#### STATED EXERCISE
Wherever the word "type" appears in a line, extract that line.

#### SOURCE EXCERPT
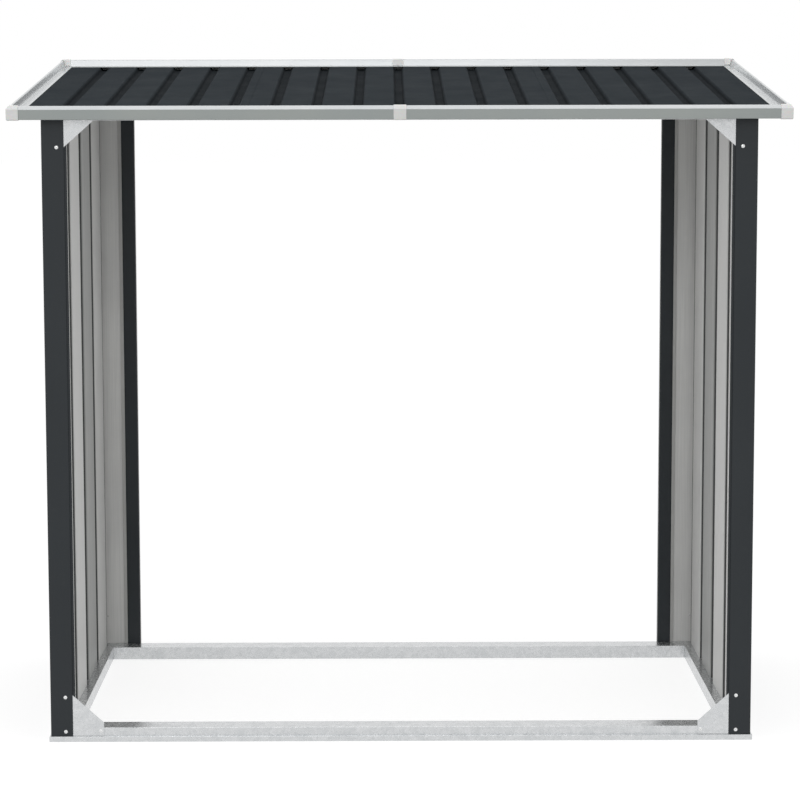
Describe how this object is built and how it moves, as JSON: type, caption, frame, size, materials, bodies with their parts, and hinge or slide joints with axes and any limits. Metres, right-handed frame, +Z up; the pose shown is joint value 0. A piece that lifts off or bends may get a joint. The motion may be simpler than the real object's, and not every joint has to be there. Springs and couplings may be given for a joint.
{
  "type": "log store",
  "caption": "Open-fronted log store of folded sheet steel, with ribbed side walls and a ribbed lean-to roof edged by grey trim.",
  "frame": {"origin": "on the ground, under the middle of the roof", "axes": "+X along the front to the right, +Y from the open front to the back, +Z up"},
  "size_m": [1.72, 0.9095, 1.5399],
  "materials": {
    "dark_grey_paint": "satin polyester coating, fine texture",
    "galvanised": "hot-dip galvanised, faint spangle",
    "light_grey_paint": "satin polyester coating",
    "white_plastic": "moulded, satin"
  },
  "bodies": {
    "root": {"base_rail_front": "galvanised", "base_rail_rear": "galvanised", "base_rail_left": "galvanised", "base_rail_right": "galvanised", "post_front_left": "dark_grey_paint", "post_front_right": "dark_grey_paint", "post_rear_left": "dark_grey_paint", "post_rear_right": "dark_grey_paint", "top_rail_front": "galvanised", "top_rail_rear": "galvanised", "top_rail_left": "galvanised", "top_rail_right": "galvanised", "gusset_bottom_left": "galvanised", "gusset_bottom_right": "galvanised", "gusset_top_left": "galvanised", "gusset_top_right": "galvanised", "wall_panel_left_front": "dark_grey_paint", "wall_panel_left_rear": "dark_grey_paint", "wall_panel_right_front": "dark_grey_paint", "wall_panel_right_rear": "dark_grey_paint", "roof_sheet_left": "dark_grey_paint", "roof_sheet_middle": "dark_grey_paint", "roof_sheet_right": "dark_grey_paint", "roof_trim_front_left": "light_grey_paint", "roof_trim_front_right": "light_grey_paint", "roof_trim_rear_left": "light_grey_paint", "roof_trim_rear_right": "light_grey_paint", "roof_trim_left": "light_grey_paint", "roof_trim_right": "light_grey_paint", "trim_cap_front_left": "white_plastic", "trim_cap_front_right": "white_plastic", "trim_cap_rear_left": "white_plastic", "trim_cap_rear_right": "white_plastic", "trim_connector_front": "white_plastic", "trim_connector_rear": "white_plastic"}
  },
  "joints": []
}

#### RESPONSE FOR THIS EXERCISE
Describe how this object is built and how it moves, as JSON: type, caption, frame, size, materials, bodies with their parts, and hinge or slide joints with axes and any limits. Metres, right-handed frame, +Z up; the pose shown is joint value 0. A piece that lifts off or bends may get a joint. The motion may be simpler than the real object's, and not every joint has to be there. Springs and couplings may be given for a joint.
  "type": "log store",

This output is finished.